**** TASK INPUT ****

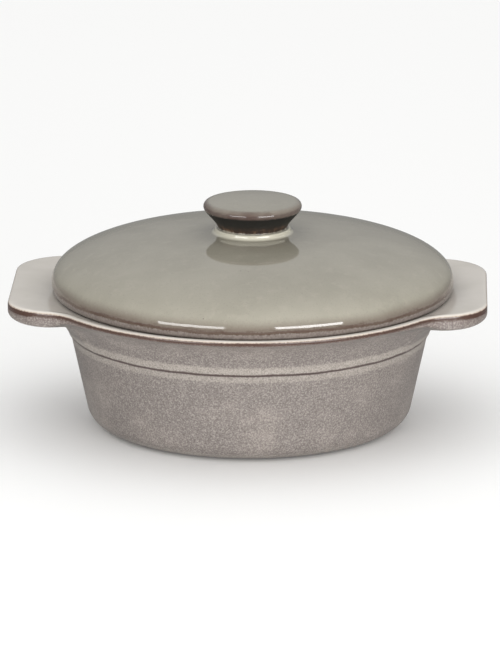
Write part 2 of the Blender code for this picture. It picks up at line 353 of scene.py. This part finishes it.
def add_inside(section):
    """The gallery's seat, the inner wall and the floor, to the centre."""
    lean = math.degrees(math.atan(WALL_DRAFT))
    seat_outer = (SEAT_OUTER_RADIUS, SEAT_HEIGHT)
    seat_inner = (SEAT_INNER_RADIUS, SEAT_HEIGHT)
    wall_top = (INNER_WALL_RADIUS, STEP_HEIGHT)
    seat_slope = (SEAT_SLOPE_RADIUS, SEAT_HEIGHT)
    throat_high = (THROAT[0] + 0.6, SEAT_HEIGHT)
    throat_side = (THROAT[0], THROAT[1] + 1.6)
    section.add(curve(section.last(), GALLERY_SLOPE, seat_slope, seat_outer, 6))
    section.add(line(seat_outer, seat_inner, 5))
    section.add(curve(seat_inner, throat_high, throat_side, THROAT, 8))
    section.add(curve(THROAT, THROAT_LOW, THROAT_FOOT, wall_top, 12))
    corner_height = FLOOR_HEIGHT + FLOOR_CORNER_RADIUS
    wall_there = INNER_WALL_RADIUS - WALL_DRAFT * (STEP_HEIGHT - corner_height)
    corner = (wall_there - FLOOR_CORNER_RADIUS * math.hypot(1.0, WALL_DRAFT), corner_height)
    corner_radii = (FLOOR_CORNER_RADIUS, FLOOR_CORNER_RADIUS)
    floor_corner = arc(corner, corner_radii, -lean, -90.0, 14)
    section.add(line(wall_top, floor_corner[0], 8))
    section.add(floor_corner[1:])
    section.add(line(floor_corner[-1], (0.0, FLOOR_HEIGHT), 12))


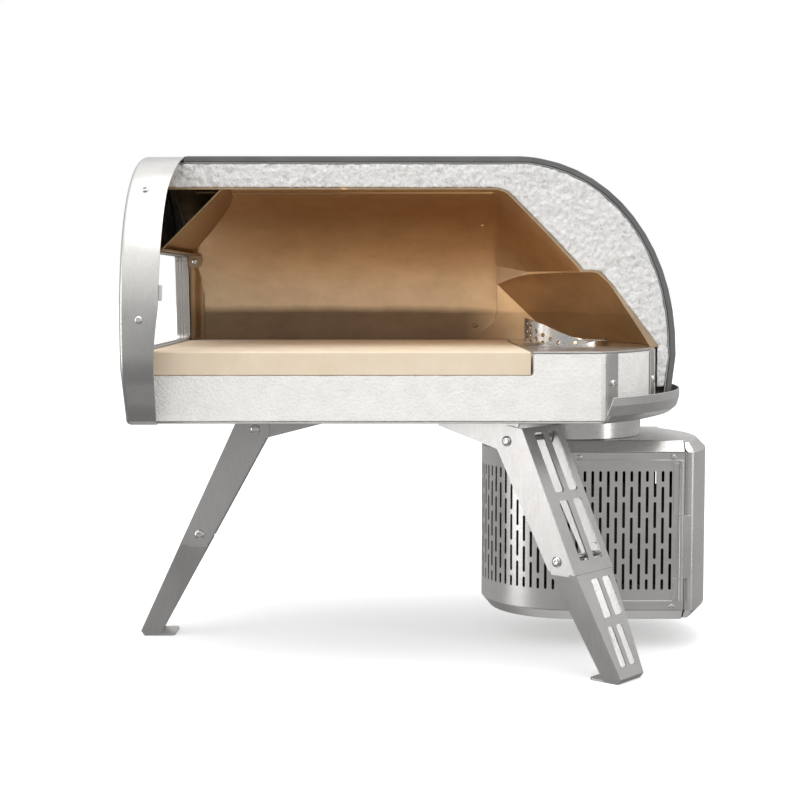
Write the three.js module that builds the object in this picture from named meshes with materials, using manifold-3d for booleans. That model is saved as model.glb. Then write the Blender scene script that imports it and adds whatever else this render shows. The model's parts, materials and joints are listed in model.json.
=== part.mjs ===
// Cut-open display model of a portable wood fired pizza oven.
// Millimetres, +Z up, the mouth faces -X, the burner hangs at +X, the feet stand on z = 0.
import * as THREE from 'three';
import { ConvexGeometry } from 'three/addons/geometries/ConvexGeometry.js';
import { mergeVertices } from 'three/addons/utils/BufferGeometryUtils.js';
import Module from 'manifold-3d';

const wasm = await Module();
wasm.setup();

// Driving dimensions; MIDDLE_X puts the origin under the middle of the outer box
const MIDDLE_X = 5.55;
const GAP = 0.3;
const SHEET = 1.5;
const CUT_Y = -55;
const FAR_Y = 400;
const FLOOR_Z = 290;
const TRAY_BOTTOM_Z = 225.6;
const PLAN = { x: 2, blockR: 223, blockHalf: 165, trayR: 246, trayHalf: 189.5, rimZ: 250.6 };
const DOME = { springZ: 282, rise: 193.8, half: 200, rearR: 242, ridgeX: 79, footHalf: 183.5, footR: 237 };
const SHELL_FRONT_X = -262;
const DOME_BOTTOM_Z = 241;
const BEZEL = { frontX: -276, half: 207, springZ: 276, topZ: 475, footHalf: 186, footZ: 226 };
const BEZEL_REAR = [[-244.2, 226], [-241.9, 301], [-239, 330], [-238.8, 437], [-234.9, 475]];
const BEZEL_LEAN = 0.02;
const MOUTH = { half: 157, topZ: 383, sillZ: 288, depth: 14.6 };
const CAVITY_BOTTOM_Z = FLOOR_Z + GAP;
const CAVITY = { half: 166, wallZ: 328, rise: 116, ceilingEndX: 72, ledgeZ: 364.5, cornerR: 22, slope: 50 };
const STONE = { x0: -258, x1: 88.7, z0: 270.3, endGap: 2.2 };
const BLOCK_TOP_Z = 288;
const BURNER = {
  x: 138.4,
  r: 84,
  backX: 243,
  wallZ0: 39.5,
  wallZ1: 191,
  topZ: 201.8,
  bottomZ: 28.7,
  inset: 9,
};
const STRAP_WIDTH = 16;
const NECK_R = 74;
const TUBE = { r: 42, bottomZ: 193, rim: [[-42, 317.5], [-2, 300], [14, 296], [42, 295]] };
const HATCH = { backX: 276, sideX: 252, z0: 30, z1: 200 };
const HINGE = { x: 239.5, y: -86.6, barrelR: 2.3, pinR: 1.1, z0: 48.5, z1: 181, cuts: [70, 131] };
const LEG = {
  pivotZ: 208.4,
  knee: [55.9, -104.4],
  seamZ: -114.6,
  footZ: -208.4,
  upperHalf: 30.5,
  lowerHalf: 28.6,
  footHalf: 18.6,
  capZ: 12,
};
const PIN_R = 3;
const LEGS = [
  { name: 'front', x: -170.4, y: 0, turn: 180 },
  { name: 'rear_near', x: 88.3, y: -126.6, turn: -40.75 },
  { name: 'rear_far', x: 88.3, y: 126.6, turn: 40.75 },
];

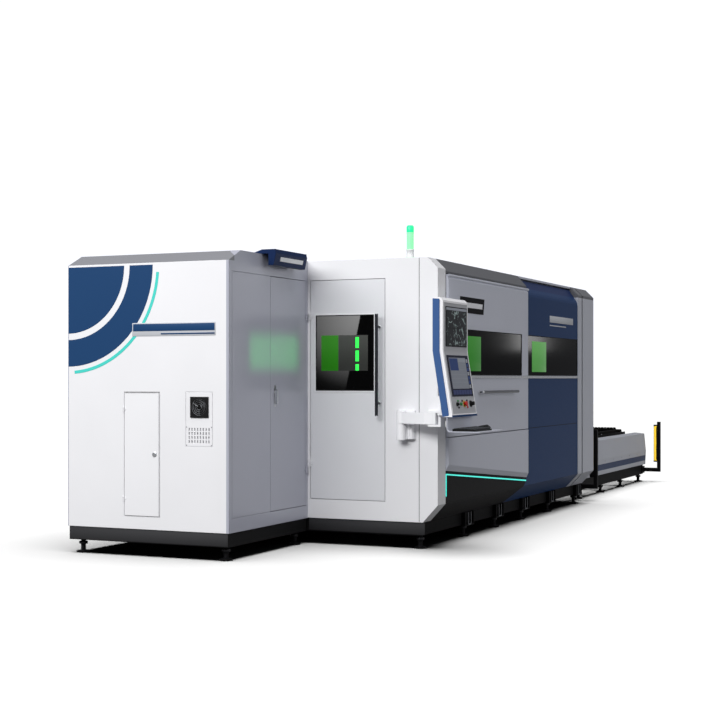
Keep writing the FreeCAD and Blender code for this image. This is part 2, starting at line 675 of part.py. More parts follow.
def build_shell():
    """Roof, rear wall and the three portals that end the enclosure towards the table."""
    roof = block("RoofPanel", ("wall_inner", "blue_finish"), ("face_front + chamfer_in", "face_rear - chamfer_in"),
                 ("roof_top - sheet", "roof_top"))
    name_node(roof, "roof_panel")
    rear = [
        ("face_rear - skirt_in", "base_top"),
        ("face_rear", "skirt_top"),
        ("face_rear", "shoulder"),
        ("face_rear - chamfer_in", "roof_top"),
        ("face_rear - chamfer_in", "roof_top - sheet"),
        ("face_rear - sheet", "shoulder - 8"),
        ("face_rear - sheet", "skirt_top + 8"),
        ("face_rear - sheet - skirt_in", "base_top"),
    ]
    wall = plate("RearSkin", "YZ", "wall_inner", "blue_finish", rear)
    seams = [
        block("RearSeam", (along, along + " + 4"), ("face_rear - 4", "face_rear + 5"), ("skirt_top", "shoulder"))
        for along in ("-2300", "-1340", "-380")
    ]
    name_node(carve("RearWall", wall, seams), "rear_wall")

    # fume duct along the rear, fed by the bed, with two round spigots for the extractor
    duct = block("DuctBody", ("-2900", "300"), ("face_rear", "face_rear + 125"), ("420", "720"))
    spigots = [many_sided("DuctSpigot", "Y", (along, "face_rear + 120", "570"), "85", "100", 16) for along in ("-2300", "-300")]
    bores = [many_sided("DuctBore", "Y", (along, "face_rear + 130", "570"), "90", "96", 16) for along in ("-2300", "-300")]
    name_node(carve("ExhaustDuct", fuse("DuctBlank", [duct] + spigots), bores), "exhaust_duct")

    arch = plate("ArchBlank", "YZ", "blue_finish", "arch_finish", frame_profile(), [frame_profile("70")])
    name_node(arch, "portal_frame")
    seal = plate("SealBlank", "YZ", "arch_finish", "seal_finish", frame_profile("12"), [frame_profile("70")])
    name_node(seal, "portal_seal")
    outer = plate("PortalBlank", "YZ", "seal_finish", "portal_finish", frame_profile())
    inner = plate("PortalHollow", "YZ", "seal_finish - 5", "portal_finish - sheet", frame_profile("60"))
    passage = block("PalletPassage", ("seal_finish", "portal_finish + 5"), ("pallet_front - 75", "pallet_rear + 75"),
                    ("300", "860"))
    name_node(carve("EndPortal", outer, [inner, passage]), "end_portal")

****

» **TO DO**
Give back the listing exactly, please, from its first line to the line containing "Write the three.js", inclusive, and nothing past that line.

» **COMPLETE ANSWER**
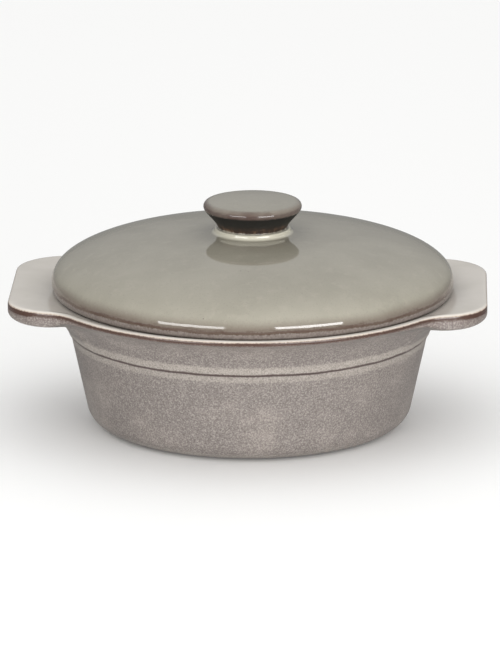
Write part 2 of the Blender code for this picture. It picks up at line 353 of scene.py. This part finishes it.
def add_inside(section):
    """The gallery's seat, the inner wall and the floor, to the centre."""
    lean = math.degrees(math.atan(WALL_DRAFT))
    seat_outer = (SEAT_OUTER_RADIUS, SEAT_HEIGHT)
    seat_inner = (SEAT_INNER_RADIUS, SEAT_HEIGHT)
    wall_top = (INNER_WALL_RADIUS, STEP_HEIGHT)
    seat_slope = (SEAT_SLOPE_RADIUS, SEAT_HEIGHT)
    throat_high = (THROAT[0] + 0.6, SEAT_HEIGHT)
    throat_side = (THROAT[0], THROAT[1] + 1.6)
    section.add(curve(section.last(), GALLERY_SLOPE, seat_slope, seat_outer, 6))
    section.add(line(seat_outer, seat_inner, 5))
    section.add(curve(seat_inner, throat_high, throat_side, THROAT, 8))
    section.add(curve(THROAT, THROAT_LOW, THROAT_FOOT, wall_top, 12))
    corner_height = FLOOR_HEIGHT + FLOOR_CORNER_RADIUS
    wall_there = INNER_WALL_RADIUS - WALL_DRAFT * (STEP_HEIGHT - corner_height)
    corner = (wall_there - FLOOR_CORNER_RADIUS * math.hypot(1.0, WALL_DRAFT), corner_height)
    corner_radii = (FLOOR_CORNER_RADIUS, FLOOR_CORNER_RADIUS)
    floor_corner = arc(corner, corner_radii, -lean, -90.0, 14)
    section.add(line(wall_top, floor_corner[0], 8))
    section.add(floor_corner[1:])
    section.add(line(floor_corner[-1], (0.0, FLOOR_HEIGHT), 12))


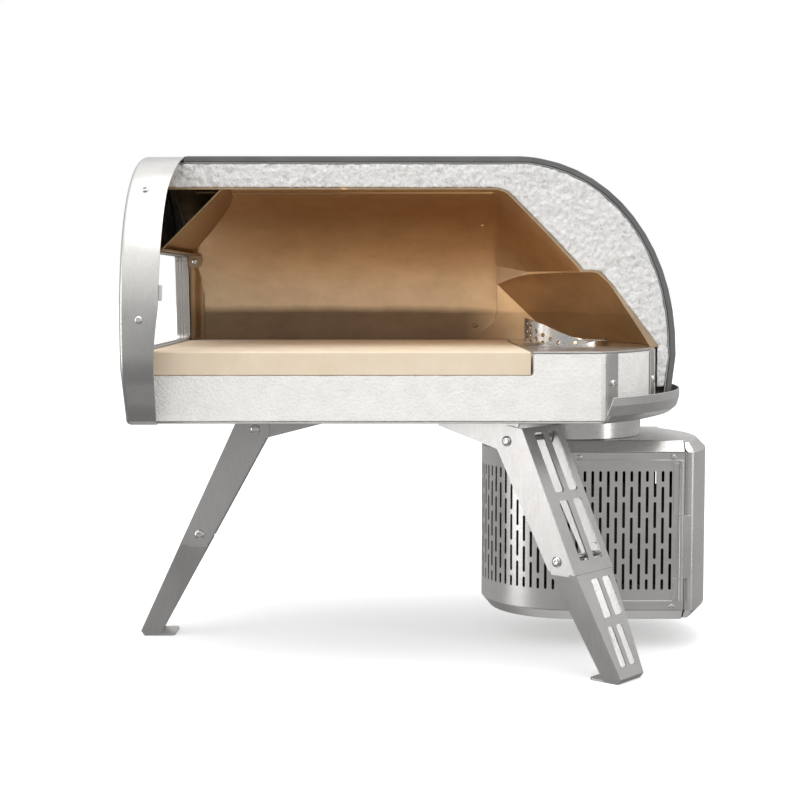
Write the three.js module that builds the object in this picture from named meshes with materials, using manifold-3d for booleans. That model is saved as model.glb. Then write the Blender scene script that imports it and adds whatever else this render shows. The model's parts, materials and joints are listed in model.json.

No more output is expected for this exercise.